Certainly, some organizational dysfunction is to blame. As organizations become entrenched in the market, they become conservative and inbred. I guarantee most of Microsoft’s executive management only got a handle on this whole social networking thing after the Facebook movie. And Microsoft execs aren’t alone. Any Fortune 500 executive will be just as short sighted and out of touch. It was the Xerox executives, after all, that let Steve Jobs come in and take a look around.
But, despite the constraints of an out-of-touch organization, I believe Labs could (and should) make an impact. Labs are purposefully rogue organizations that cultivate a culture of disruptive innovation. Labs experiment, and while not all experiments are successful (see Google Wave), some clearly incubate game-changing ideas. The challenge of a Lab is to hone the mission, release early and often, and look for the opportunity to impact the business with every experiment. Most Labs fail at this, because the engineers that are attracted to Labs lack the business sense to create viable business opportunities for their innovations. Pivot fell into this trap.
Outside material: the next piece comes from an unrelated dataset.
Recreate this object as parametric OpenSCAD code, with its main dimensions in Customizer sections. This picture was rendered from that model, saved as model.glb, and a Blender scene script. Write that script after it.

Even the most conservative organization can’t survive without R&D. Execs that realize they are out of touch (like at Proctor and Gamble) hire design consulting firms to tackle hard problems and innovate new products. Microsoft prefers to acquire innovative companies than develop innovations in house. But there is a tax to outsourcing innovation. At P&G lack of in-house innovation is a self-fulfilling prophecy – they will always be dependent on the IDEOs of the world to create new products. Microsoft frequently acquires an interesting start-up only to let the product die, and alienate the start-up’s entrepreneurial talent.
R&D Labs seem like a viable way to successfully innovate in-house. But organizations need to provide an opportunity for Lab products to succeed. And Labs should be built on the premise of creating business value, and stocked with employees who have the savvy to make this happen.